▸ **WHAT YOU SHOULD DO**
Repeat the lines below exactly as written, please, from the line with "const top = bed" to the line with "obj.matrix_world = world", both lines included, and no others.

## BEGIN

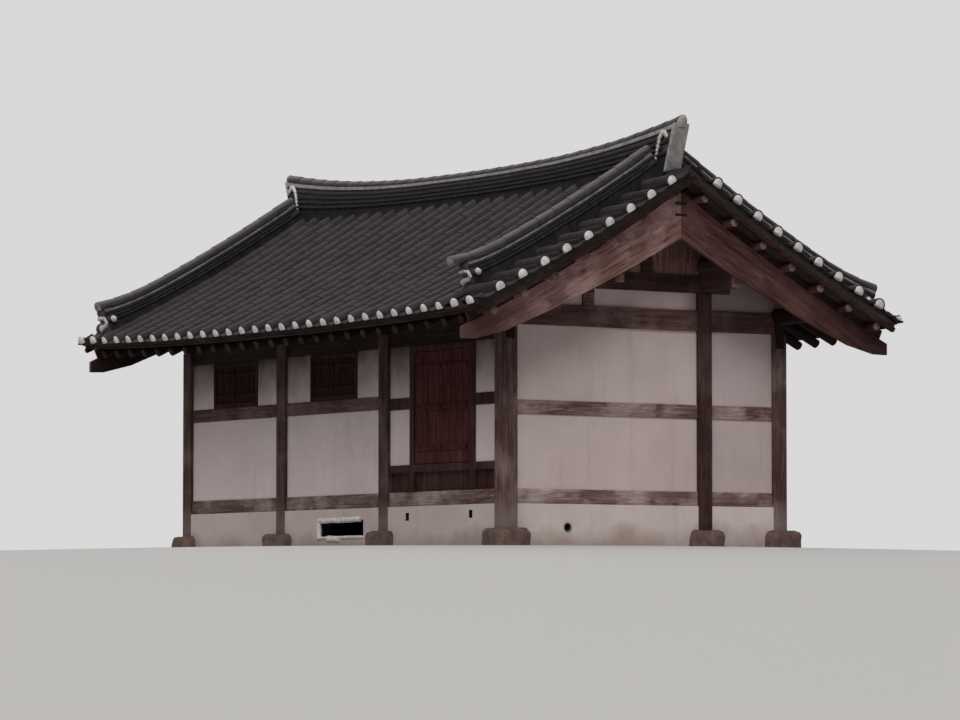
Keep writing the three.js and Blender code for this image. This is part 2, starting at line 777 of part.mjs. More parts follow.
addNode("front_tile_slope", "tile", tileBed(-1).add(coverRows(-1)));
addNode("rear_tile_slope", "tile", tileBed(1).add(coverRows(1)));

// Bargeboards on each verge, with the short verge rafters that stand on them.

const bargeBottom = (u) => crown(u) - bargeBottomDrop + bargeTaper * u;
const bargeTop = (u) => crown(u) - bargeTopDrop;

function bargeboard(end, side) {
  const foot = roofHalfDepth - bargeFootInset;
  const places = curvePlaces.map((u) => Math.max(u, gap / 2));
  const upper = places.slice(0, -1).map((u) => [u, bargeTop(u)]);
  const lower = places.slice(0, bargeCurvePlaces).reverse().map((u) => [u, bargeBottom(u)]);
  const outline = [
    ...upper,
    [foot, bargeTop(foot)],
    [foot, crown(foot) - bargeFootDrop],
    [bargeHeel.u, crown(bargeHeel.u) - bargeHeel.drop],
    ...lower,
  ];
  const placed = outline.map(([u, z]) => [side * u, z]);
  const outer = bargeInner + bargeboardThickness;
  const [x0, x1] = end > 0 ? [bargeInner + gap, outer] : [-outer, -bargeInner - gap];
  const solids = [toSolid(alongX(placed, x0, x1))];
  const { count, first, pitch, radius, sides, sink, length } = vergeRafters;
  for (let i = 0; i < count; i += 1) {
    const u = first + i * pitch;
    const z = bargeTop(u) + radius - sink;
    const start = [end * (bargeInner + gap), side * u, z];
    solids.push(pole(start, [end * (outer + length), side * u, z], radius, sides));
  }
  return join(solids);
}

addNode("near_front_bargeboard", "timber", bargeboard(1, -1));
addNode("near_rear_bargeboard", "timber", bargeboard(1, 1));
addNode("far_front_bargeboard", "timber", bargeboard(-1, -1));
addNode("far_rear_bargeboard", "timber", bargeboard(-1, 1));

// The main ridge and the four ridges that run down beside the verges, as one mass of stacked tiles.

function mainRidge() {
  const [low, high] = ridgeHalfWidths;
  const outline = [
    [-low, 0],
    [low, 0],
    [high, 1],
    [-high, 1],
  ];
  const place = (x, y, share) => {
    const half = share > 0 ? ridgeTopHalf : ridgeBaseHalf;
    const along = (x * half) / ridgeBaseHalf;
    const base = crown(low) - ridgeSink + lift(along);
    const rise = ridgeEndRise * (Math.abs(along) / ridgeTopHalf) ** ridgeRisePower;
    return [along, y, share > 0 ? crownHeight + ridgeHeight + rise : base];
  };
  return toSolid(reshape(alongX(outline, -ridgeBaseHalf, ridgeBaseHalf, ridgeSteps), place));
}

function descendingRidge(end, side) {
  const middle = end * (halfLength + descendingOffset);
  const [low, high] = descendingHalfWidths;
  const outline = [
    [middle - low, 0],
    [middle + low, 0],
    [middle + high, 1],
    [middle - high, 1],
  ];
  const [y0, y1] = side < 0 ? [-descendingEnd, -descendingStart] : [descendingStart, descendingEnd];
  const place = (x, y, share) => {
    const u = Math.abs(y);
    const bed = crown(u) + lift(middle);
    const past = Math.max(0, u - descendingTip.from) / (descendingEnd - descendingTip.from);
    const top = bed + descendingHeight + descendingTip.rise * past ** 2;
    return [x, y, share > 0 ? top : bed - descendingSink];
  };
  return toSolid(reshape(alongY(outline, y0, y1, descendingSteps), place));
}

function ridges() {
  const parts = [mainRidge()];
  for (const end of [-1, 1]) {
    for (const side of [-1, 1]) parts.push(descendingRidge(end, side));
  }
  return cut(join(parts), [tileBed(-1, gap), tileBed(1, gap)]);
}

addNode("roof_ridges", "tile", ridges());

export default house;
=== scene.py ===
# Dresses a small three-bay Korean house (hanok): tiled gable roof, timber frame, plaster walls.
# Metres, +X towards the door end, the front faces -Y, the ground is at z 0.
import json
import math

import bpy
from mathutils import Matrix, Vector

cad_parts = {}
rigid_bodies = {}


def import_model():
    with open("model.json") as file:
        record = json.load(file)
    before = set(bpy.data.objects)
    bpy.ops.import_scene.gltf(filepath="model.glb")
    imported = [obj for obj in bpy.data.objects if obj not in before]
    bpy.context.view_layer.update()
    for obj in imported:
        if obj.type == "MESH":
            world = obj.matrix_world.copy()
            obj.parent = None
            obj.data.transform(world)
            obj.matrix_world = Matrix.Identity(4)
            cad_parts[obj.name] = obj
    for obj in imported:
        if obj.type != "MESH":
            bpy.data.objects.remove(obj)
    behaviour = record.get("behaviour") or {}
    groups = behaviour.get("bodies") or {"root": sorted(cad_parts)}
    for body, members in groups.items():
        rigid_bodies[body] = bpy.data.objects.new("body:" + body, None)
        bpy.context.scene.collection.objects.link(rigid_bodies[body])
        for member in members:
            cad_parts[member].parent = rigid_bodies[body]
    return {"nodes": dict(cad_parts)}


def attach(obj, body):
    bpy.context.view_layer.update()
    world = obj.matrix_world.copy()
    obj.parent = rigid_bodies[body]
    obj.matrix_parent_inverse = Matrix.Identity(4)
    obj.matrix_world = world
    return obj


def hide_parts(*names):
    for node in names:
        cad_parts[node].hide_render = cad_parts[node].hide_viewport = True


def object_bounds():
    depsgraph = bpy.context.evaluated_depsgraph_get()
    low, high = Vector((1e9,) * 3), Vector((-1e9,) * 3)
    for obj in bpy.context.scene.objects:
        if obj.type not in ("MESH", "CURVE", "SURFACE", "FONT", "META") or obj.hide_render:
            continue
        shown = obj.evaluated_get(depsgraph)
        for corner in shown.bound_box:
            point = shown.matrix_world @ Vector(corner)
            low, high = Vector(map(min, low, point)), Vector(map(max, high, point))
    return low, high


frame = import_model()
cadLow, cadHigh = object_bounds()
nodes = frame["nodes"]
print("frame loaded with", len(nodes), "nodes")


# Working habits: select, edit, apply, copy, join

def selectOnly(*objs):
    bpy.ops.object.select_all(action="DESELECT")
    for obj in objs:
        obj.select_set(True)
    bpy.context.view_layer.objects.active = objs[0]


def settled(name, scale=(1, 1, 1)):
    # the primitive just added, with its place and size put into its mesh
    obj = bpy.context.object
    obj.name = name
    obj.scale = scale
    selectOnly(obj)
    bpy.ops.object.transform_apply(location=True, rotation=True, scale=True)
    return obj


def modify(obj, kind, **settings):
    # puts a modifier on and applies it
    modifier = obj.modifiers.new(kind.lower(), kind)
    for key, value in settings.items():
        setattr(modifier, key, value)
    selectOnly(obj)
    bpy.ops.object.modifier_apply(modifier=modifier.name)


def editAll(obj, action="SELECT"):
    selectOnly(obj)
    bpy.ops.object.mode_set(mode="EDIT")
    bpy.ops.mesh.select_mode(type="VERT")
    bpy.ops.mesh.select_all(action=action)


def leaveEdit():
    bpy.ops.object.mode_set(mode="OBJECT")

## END
## BEGIN

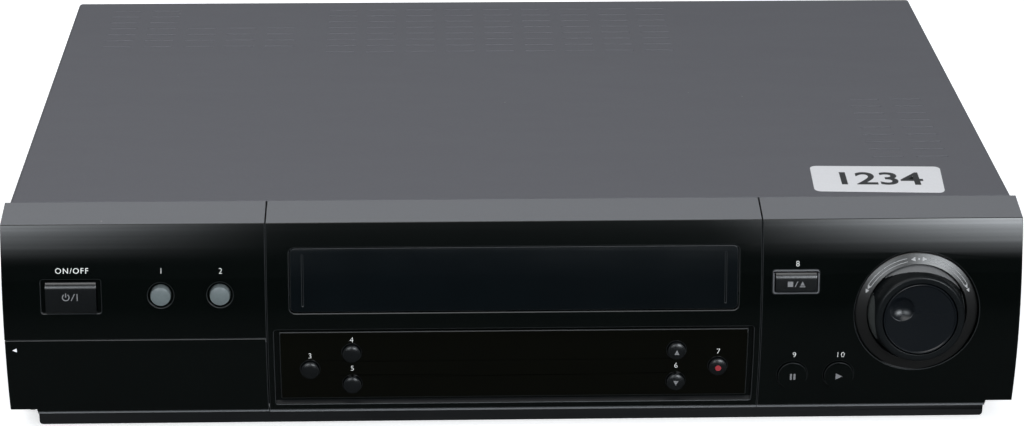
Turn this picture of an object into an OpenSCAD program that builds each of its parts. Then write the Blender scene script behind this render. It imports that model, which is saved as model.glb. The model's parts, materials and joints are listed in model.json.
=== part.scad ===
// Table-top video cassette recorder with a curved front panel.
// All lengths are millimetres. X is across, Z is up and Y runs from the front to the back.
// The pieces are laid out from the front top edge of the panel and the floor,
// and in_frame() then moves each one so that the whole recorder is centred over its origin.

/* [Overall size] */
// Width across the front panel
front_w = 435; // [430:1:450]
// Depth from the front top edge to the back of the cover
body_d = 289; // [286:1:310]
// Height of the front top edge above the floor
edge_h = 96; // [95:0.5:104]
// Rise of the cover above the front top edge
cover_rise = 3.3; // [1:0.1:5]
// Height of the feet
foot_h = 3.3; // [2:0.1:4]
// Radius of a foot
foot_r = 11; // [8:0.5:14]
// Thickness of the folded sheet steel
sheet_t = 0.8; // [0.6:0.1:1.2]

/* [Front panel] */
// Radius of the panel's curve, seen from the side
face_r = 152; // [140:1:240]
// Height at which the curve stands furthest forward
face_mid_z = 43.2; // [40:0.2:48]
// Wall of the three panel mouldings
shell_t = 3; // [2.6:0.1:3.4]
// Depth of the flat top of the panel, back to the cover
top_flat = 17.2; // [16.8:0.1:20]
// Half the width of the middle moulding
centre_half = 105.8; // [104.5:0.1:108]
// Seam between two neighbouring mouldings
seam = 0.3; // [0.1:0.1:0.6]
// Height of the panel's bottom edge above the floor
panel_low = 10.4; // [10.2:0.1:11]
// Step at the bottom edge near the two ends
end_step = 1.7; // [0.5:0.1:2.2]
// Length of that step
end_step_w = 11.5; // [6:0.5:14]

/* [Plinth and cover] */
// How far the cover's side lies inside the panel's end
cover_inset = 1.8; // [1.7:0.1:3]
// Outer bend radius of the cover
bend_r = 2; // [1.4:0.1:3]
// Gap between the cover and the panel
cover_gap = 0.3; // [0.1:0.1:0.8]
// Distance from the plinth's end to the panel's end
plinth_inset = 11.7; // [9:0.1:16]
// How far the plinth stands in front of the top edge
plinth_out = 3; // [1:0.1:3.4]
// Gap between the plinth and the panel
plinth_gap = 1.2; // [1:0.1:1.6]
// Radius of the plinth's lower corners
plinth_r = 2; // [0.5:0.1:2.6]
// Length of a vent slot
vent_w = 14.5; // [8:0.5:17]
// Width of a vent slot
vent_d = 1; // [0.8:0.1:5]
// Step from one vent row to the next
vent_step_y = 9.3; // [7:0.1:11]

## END

▸ **THE OUTPUT**
    const top = bed + descendingHeight + descendingTip.rise * past ** 2;
    return [x, y, share > 0 ? top : bed - descendingSink];
  };
  return toSolid(reshape(alongY(outline, y0, y1, descendingSteps), place));
}

function ridges() {
  const parts = [mainRidge()];
  for (const end of [-1, 1]) {
    for (const side of [-1, 1]) parts.push(descendingRidge(end, side));
  }
  return cut(join(parts), [tileBed(-1, gap), tileBed(1, gap)]);
}

addNode("roof_ridges", "tile", ridges());

export default house;
=== scene.py ===
# Dresses a small three-bay Korean house (hanok): tiled gable roof, timber frame, plaster walls.
# Metres, +X towards the door end, the front faces -Y, the ground is at z 0.
import json
import math

import bpy
from mathutils import Matrix, Vector

cad_parts = {}
rigid_bodies = {}


def import_model():
    with open("model.json") as file:
        record = json.load(file)
    before = set(bpy.data.objects)
    bpy.ops.import_scene.gltf(filepath="model.glb")
    imported = [obj for obj in bpy.data.objects if obj not in before]
    bpy.context.view_layer.update()
    for obj in imported:
        if obj.type == "MESH":
            world = obj.matrix_world.copy()
            obj.parent = None
            obj.data.transform(world)
            obj.matrix_world = Matrix.Identity(4)
            cad_parts[obj.name] = obj
    for obj in imported:
        if obj.type != "MESH":
            bpy.data.objects.remove(obj)
    behaviour = record.get("behaviour") or {}
    groups = behaviour.get("bodies") or {"root": sorted(cad_parts)}
    for body, members in groups.items():
        rigid_bodies[body] = bpy.data.objects.new("body:" + body, None)
        bpy.context.scene.collection.objects.link(rigid_bodies[body])
        for member in members:
            cad_parts[member].parent = rigid_bodies[body]
    return {"nodes": dict(cad_parts)}


def attach(obj, body):
    bpy.context.view_layer.update()
    world = obj.matrix_world.copy()
    obj.parent = rigid_bodies[body]
    obj.matrix_parent_inverse = Matrix.Identity(4)
    obj.matrix_world = world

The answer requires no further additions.